Cool. And I do do research on living languages. Why do you think I read

(My favorite thing on Urban Dictionary is the definition of the word "teh". Apparently, this word started its life as a typing error for the English definite article, then came into its own when the Hacker language Leet [in the 1980s] glorified typos. Now, it can act as an ordinary definite article, or, like the Greek articular infinitive, it can turn other parts of speech into nouns. [As Calvin would say, "nouning".] Example: This is teh sucks.)

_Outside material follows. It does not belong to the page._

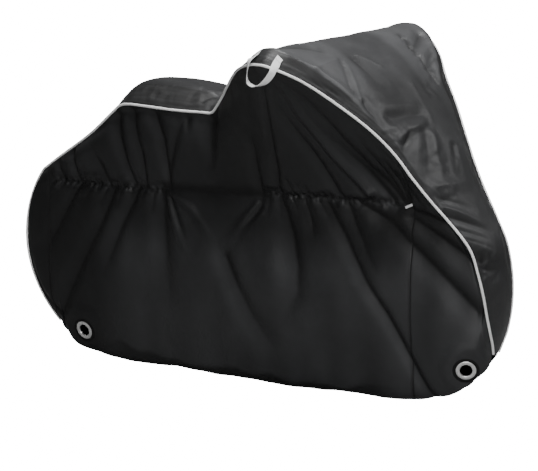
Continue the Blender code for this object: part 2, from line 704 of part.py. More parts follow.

In terms of who(m) vs. whole nother. This is totally subjective; the first one merely annoys me more.
Actually, there is some objectivity to it; the first disrupts the structure of our Indo-European language, whereas the second merely creates a neologism based on a false etymology. (I would have little to no problem adding to noun "nother" to the dictionary, with the sense "amount" or "lot".

7/28/2005 12:43 PM  
Blogger orthomom said...

Nice. I like Mar and Fred's interpretation too. I actualy blogged about a while back:

7/31/2005 11:01 AM  
Blogger orthomom said...

And I see now, upon looking back, that you liked your interpretation better back then as well! :)

7/31/2005 7:47 PM  
Blogger Steg (dos iz nit der šteg) said...

Well, i'm a universal kind of guy ;-) .
And being a SciFi/Fantasy fan, i was exposed early on to the point of view that claims that "humans are a blight on Mother Earth that She (sic) would be better off without".